Tramite il digitale si apre a forme nuove di produzione e di comunicazione, valorizzando quella flessibilità e quella capacità di personalizzazione che ne hanno determinato da sempre la competitività su scala globale. Come accelerare questo processo di convergenza? Come favorire l'incontro fra due culture che, almeno in Italia, hanno bisogno l'una dell'altra? Non si tratta di questioni accademiche. Le trasformazioni di questi anni aprono opportunità insperate all'economia italiana. Per questo il tema sta diventando una priorità per molte imprese, per tante associazioni di categoria (al tema è dedicato il prossimo Cna Next, a Firenze l'8 e il 9), per incubatori e fondi di investimento. Non è, purtroppo, una priorità per chi è chiamato a elaborare una politica industriale per il Paese. Eppure proprio accelerando questa convergenza fra digitale e saper fare di matrice artigianale è possibile dare un contributo reale all'uscita dalla crisi. Le motivazioni per un veloce cambiamento di rotta sono principalmente due. La prima ha a che fare con la ripresa economica in senso stretto. Nonostante tutti i problemi in cui versa il Paese, l'export italiano cresce in maniera sorprendente. In un anno particolarmente difficile per la nostra economia, le esportazioni italiane dovrebbero raggiungere i 400 miliardi, anche grazie allo sforzo di migliaia di Pmi che si sono affacciate per la prima volta sulla scena internazionale.

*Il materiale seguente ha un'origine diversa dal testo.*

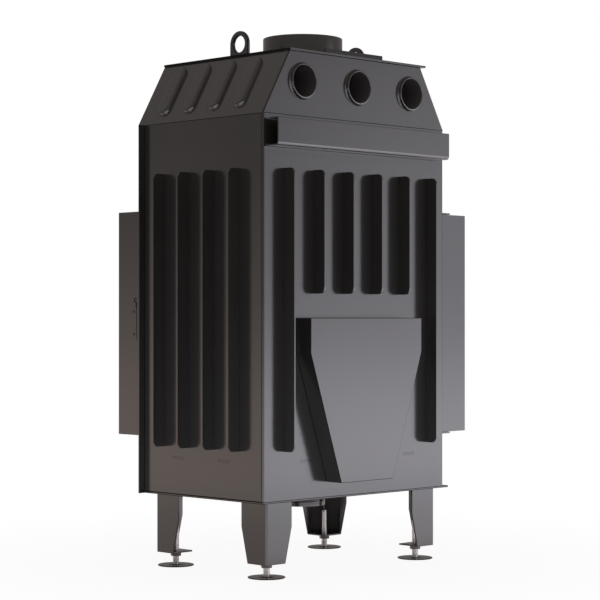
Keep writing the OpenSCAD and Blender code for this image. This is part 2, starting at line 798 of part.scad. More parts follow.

Se questo sforzo venisse accompagnato da un impegno sulla digitalizzazione diffusa, i risultati potrebbe essere ancora più consistenti. C'è poi una seconda ragione che dovrebbe portare la politica a spingere sull'acceleratore. Quella che oggi stiamo mettendo a fuoco è una discontinuità profonda nel modo di organizzare la produzione e i consumi. I cambiamenti che stiamo registrando, sono i primi segni di una rivoluzione profonda che sarà tecnologica, ma anche sociale e culturale. Il denominatore comune di questa rivoluzione è un ritorno della persona al centro dei processi economici. Dopo anni di dominio incontrastato di corporation e finanza, l'economia riscopre il valore di una creatività democratica, capace di diventare impresa attraverso gli strumenti della rete. Per una volta l'Italia ha le carte in regola per dire la sua.